Love is selfless. Last Sunday, I heard the testimony of a husband and wife who had recently adopted, and hearing the way they talked about that decision, their fears, and their altruistic relationship with the child was absolutely beautiful. Initially, they had worried about all the “what ifs.” What if my baby grows up loving her birth parents over her adoptive parents? What if I can’t love her like she deserves because she’s not my own? What if we are in way over our heads? When it came down to it, though, all their fears were cast aside in order to simply shower love on this baby girl, despite the fact that their future with her was unknown.
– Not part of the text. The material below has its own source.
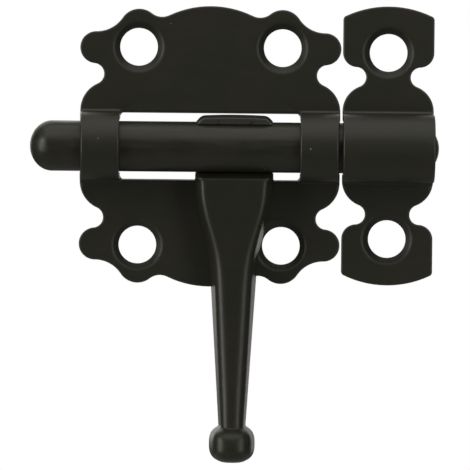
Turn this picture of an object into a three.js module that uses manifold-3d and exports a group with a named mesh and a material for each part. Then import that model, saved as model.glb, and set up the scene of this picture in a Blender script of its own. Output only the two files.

Thomas Aquinas, a leading theologian of the western church, once said that to love one’s own child is natural, but to love someone else’s child as one’s own is supernatural. They had looked outside themselves to selflessly love the baby that wasn’t their own, sacrificing their comfort and so much more to give their all to their adoptive child. On the flip side of that, a mother giving up the child she’s been carrying for many months in order to give her child the life they deserve is also incredible. There is a brokenness to that situation, but also a supernatural love, one that is not always seen or recognized.

Love is unconditional. I’ve seen many relationships in my relatively short existence, both healthy and unhealthy, both romantic and non-romantic; half the time, it breaks my heart to watch the ways people love or think that they are loving people. Many people attempt to think practically about love, as if it’s a free access pass into a benefits program, rather than actually seeing a person. Others see love as transactional, as if giving something now means that they owe you now or in the near future. However, love is neither of those things. It is giving and giving even when you know the receiver may never return the favor. It is loyalty and fully committing yourself to someone. It is truly unconditional.

Love is not blind. It is seeing the flaws and the innumerable screw-ups but still loving anyway. It sees the truth and does not turn away when things are looking rocky. On the contrary, it is not ignoring the bad and choosing to turn a blind eye. I’ve heard of so many accounts where women, covered head-to-toe in bruises, have claimed that their husbands love them, excusing their behavior as a “one-time thing” or blaming themselves for the hurt inflicted upon themselves. That is not love.

Personally, I’ve experienced a lot of wholeness in my own relationships, and also in others, I’ve seen hardships where the bridge that had been built burned into nothing but disgust and hatred. Rather than reflect on the bad relationships I’ve had, I think it’s more appropriate to praise the good ones, the ones that have been life-changing.

When I was younger, all I knew of love was my mother making me breakfast and caring to hear about my day and my father pushing me up the hills as I teetered on my new bicycle and bandaging my scraped knees when I inevitably hurt myself.

With time came growing, and with growth came learning. What I’ve learned is that in the end, love isn’t always so simple. Love often falls somewhere in the gray area, and that’s the nature of life and people and their complexities.